Efficiency of the fluidized-bed catalytic ozonation process on the treatment of high salinity organic wastewater

Treatment of high salinity organic wastewater by catalytic ozonation is challenging because inorganic (such as SO₄²⁻) inhibit the catalytic ozonation efficiency, particularly in conventional fixed-bed reactors. Despite their widespread application, fixed-bed reactors are vulnerable to salt-induced catalyst deactivation and exhibit sub-optimal low mass transfer efficiency. This study systematically compared the performance of fixed-bed and fluidized-bed catalytic ozonation under high salinity (5–20 g/L Na 2 SO 4 ) and revealed the anti-salt mechanism driven by intensified gas-liquid-solid contact dynamics in the fluidized-bed. Under these saline conditions, the specific TOC removal efficiency ( η TOC ) fell to 0.54–0.60 in the fixed‑bed but remained as high as 0.97–1.08 in the fluidized‑bed, indicating that the latter maintains stable performance under high salt conditions despite its lower catalyst adsorption capacity (3.627 g/(mg·min) for the fluidized-bed vs. 8.445 g/(mg·min) for the fixed-bed).

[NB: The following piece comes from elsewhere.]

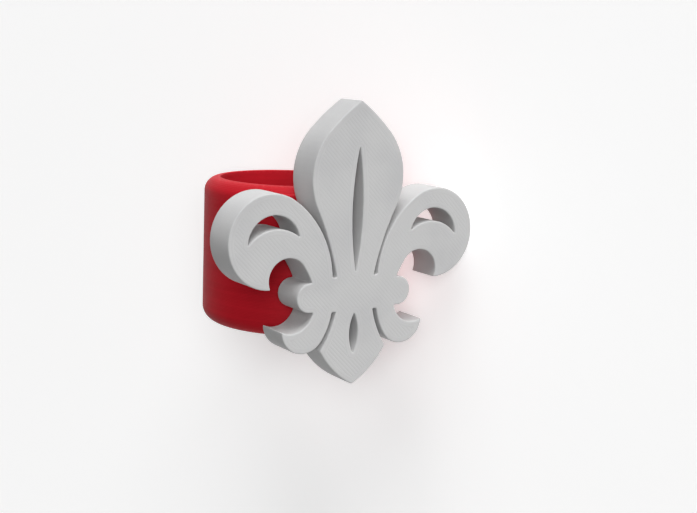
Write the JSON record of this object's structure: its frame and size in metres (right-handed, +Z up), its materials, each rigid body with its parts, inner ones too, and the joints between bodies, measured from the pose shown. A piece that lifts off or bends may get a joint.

Notably, at 10 g/L Na₂SO₄, the fluidized-bed achieved a 14.12 % higher TOC removal and 10.93 % greater fluorescence organic matter degradation than under salt-free conditions. This superior performance is attributed to mitigated sulfate adsorption and preservation of catalytic active sites. The findings support the potential of fluidized-bed catalytic ozonation as a sustainable, cost-effective, and robust approach for treating high salinity organic wastewater. • Catalytic ozonation performance of fluidized-bed reactor is better than that of fixed-bed reactor. • The adsorption of the fluidized-bed catalytic ozonation is almost unaffected by inorganic salts. • The ·OH production in fluidized-bed catalytic ozonation process is not affect by inorganic salts. • The fluidized-bed catalytic ozonation can maintain good performance under high salt condition.